Aim of the exercise: Copy out all of the material, matching it word for word.

Information shown:
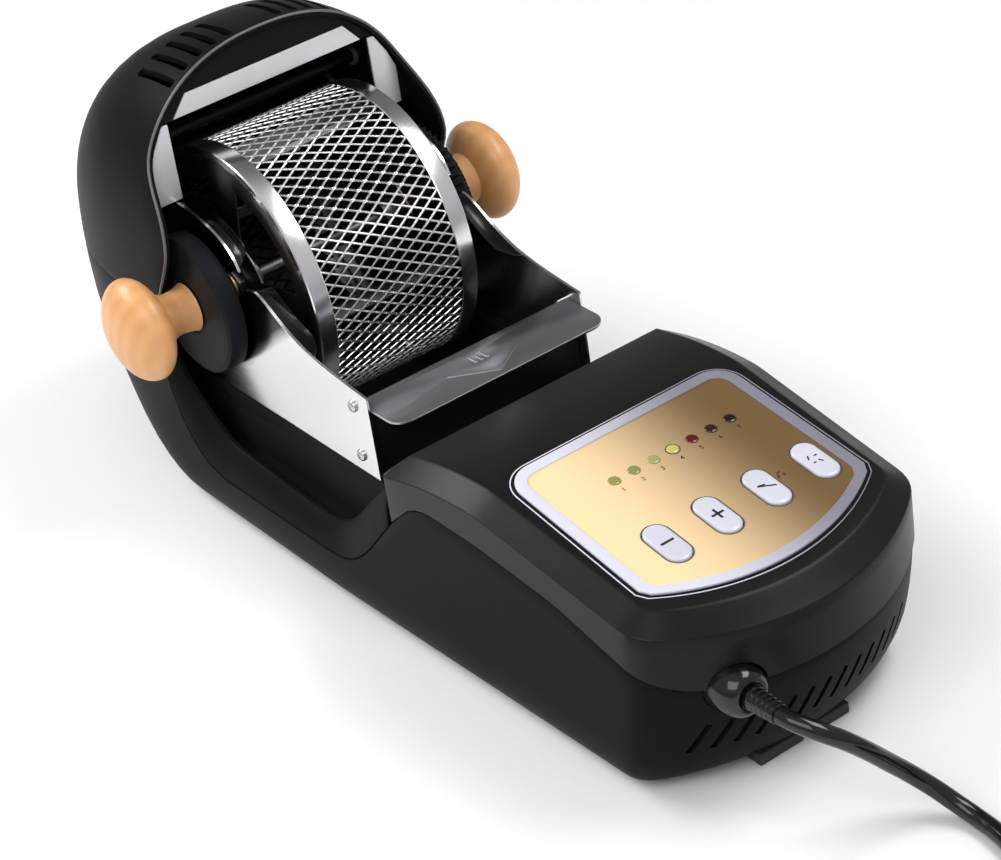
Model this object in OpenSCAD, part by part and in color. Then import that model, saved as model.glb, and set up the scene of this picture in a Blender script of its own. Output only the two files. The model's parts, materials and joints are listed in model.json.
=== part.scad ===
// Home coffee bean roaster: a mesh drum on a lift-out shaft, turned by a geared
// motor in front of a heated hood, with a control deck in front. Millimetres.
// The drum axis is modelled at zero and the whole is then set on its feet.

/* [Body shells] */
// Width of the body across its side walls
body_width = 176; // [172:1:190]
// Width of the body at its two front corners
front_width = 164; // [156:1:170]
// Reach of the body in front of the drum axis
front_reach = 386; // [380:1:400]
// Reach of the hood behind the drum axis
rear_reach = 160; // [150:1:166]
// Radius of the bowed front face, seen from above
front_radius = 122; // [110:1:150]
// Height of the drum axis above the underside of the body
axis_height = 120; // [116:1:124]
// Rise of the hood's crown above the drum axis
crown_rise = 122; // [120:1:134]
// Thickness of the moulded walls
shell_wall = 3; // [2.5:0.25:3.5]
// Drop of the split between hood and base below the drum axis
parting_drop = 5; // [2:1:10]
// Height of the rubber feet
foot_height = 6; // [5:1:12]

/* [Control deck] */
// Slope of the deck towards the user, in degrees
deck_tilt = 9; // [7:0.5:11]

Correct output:
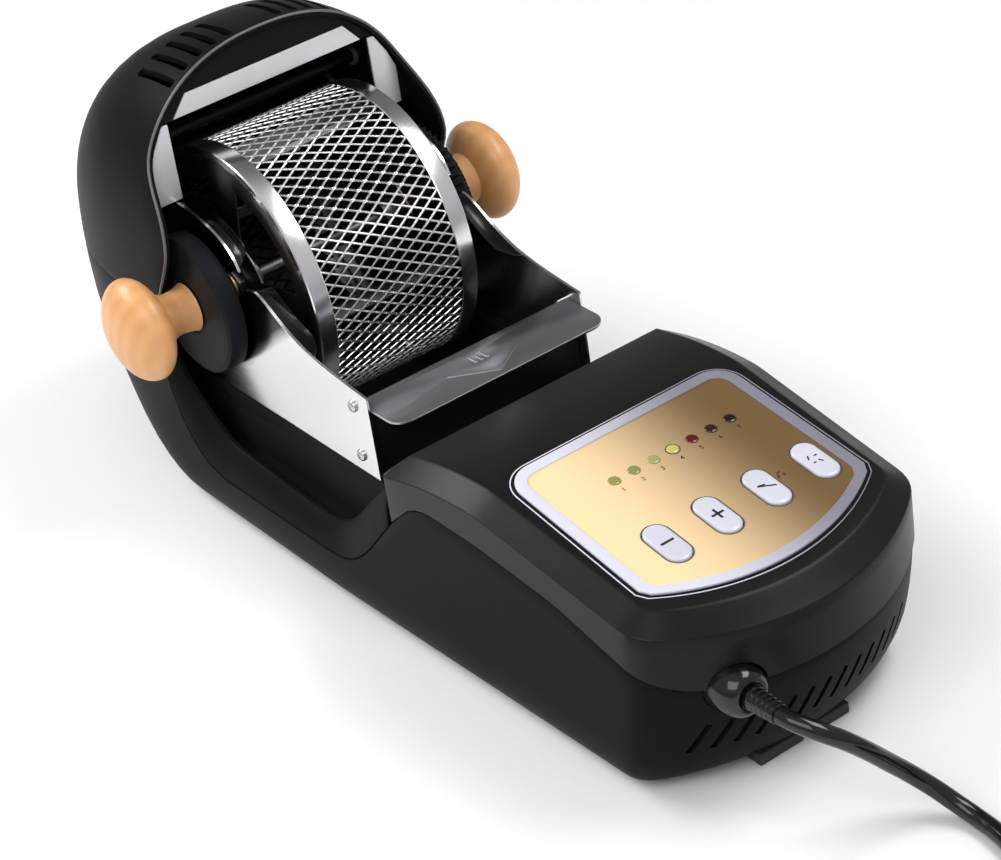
Model this object in OpenSCAD, part by part and in color. Then import that model, saved as model.glb, and set up the scene of this picture in a Blender script of its own. Output only the two files. The model's parts, materials and joints are listed in model.json.
=== part.scad ===
// Home coffee bean roaster: a mesh drum on a lift-out shaft, turned by a geared
// motor in front of a heated hood, with a control deck in front. Millimetres.
// The drum axis is modelled at zero and the whole is then set on its feet.

/* [Body shells] */
// Width of the body across its side walls
body_width = 176; // [172:1:190]
// Width of the body at its two front corners
front_width = 164; // [156:1:170]
// Reach of the body in front of the drum axis
front_reach = 386; // [380:1:400]
// Reach of the hood behind the drum axis
rear_reach = 160; // [150:1:166]
// Radius of the bowed front face, seen from above
front_radius = 122; // [110:1:150]
// Height of the drum axis above the underside of the body
axis_height = 120; // [116:1:124]
// Rise of the hood's crown above the drum axis
crown_rise = 122; // [120:1:134]
// Thickness of the moulded walls
shell_wall = 3; // [2.5:0.25:3.5]
// Drop of the split between hood and base below the drum axis
parting_drop = 5; // [2:1:10]
// Height of the rubber feet
foot_height = 6; // [5:1:12]

/* [Control deck] */
// Slope of the deck towards the user, in degrees
deck_tilt = 9; // [7:0.5:11]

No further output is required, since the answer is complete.